Coe (pictured top, right), who now works in a Cabinet Committee dealing with Olympic legacy, which is chaired by Prime Minister David Cameron, was responding to a question from City and East London Assembly member John Biggs, asking what was the one thing he would have done differently in terms of his experience at London 2012.
He said he regretted the approach taken to school sport ahead of the Games, although stopped short of criticising the actions of Education Secretary Michael Gove in controversially cutting £162 million ($257 million/€202 million) in ring-fenced funding to support the national school network that allows PE specialists to work in schools.
These actions, which were partially revoked, caused fierce debate during the Olympics and Paralympics about how best to provide young people with sporting support and facilities.
"It is frustrating still to have this as a key area of discussion when we should be driving this part of the legacy forward," said Coe, who was making his last report to the Assembly in his role as London 2012 chairman.
"I wish we had approached the issue about school sport and sustainable school sport in the state system in a more consensual way.
"I find it frustrating that off the back of the sport we have witnessed, the role models that have emerged, that we are still discussing the future of school sport in the state sector."
Acknowledging that Tessa Jowell, the former Shadow Olympics Minister, has called for a cross-party, 10-year plan for school sport, Coe added: "Figuring out with a grown-up, cross-party consensus how we deliver good quality physical education – and this is not a knock to any particular political party – we need to deal with this in a grown-up way.
"We are going to need to create space outside the school timetable for sport and recognise the worth of physical education teachers in the same way as we did when we needed to improve the quality of maths and science teachers."
Coe and Deighton (pictured top, left) were criticised by the London Assembly for failing to hand over all data relating to the breakdown of tickets by session and price point.
Instead, London 2012 produced a breakdown of the various price points by sport in an attempt to prove that they were roughly equally divided.
However, London Assembly members remained frustrated that they could not tell what the breakdown of tickets was for individual finals.
London 2012 also published details of how many tickets were made available under its "pay your age scheme" on a sport-by-sport basis.
Of the 639,777 tickets sold, more than a third - 255,404 - were for football.

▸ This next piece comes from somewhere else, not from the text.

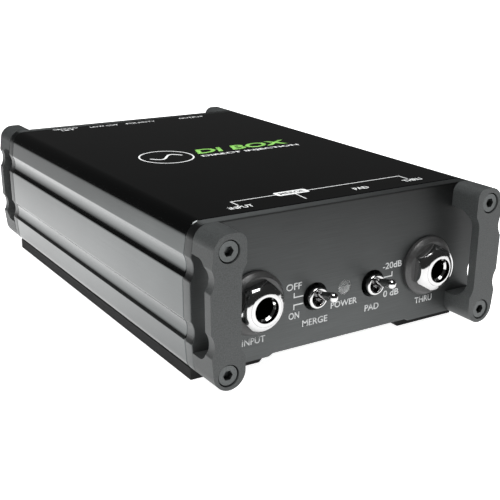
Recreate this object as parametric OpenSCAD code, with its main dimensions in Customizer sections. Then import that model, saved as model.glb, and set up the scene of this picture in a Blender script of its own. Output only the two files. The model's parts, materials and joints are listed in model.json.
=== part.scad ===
// Active direct injection box: an extruded case closed by two thick end plates, with a
// guard bar on each corner, two jacks and two toggles in front, three toggles and a
// three-pin socket behind, and one circuit board inside.
// Frame: +Z up, the front plate faces -Y, +X is to the right of a person who faces the
// front, and the origin is on the ground under the middle of the box. Millimetres.

/* [Case] */
// Length over the two end plates
body_len = 138; // [130:1:160]
// Thickness of an end plate
plate_t = 3.8; // [3:0.1:5]
// Height of the top face above the ground
top_z = 45; // [45:1:48]
// Height of the case's lowest face above the ground, which is the pads' thickness
base_z = 3.6; // [3:0.1:4.2]
// Half width of the side walls at their widest, between the two grooves
wall_x = 50.1; // [49.5:0.1:51]
// Wall thickness of the extrusion
wall_t = 2.2; // [1.8:0.1:2.5]
// Radius of the two long top edges
corner_r = 4.6; // [4:0.1:5]
// Radius of the two long bottom edges
foot_r = 3.4; // [3:0.1:3.6]

/* [Side grooves] */
// Height of the middle of the upper groove
groove_high_z = 33.4; // [32:0.1:34]
// Chord of the upper groove
groove_high_w = 6.4; // [5:0.1:6.6]
// Depth of the upper groove
groove_high_d = 0.95; // [0.6:0.05:1.1]
// Height of the middle of the lower groove
groove_low_z = 15.8; // [15:0.05:18]
// Chord of the lower groove
groove_low_w = 6.4; // [5:0.1:6.6]
// Depth of the lower groove
groove_low_d = 0.95; // [0.5:0.05:1]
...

While 50,870 were for athletics in the main stadium, only 839 were for the ceremonies and 1,972 for swimming.
On the subject of the ticketing process, Biggs told Coe and Deighton: "There was a perception that it was less than transparent, and that a lot of ordinary people - not wealthy people - wanted to get lower priced tickets, and that they didn't game the system effectively.
"That they lost out simply because they applied for what they wanted to go to and they didn't get the ticket, whereas someone down the road applied for 27 sessions and got a handful.
"The perception was that it was a sort of scatter-gun that won, or a deep pocket that won, and the promise to make tickets available for people of more modest means didn't really work, and in particular that there was a degree of, if you like, hoarding by people who applied for a lot of tickets which meant that other people did not get them."
Assembly member Stephen Knight pressed Deighton on the issue of providing full ticket data after the chief executive had declared: "Did we deliver all the things we said about tickets?
"The short answer to this is – yes, in every respect and at every level."
Knight said: "Given in your report to the assembly's Economy, Culture and Sports Committee on the 15th of February, when you were asked whether there would be a disproportionate number of higher priced tickets at the most popular events, and the answer was 'No, there would not be.'
"At all sports sessions, and I stress the word 'sessions' because it was your word, would have broadly the same number of tickets in each price band.
"Now in order to test that commitment we really do need to see the proportion of tickets for each session.
"So even if it is only published on your website I think it would answer the question.
"It is important for the public to be able to see the data for each session and each price band in order to see that that commitment has been met.
"What you have published today is the aggregate figures for sport and a few selected figures for a small number of sessions.
"When are you going to publish the full list for every session of the proportion of tickets sold at each price point?
"Because I think that's what the public has been expecting."
Deighton responded: "We have so much data.
"What we tried to do is give you information rather than a data dump.
"We tried to aggregate it so you could see the wood for the trees.
"You can come into our office we will go right through the database and you will see every ticket for every person.
"Believe me I'm not trying to hide it, we are trying to put it in a form which is intelligible."
Knight added: "I appreciate that, but if you don't publish the whole set of data there will be those who will accuse you of publishing selective data – that's the concern."
Coe defended the pricing policy, comparing it favourably to Premier League football and the Rolling Stones playing at the O2 Arena.
Deighton insisted: "Nobody has ever filled up venues like this in the history of sport.
"This was a world-beating success."
Both men insisted that pricing of tickets had not been an issue with the public, with the primary concern having to do with availability.
And they added that the gaps which had been evident at venues in the opening days of the Games were down not to a failure in ticket sales, but to the mechanism upon which the International Olympic Committee (IOC) insisted whereby a proportion of seats had to be reserved for the media, National Olympic Committees, international federations and sponsors.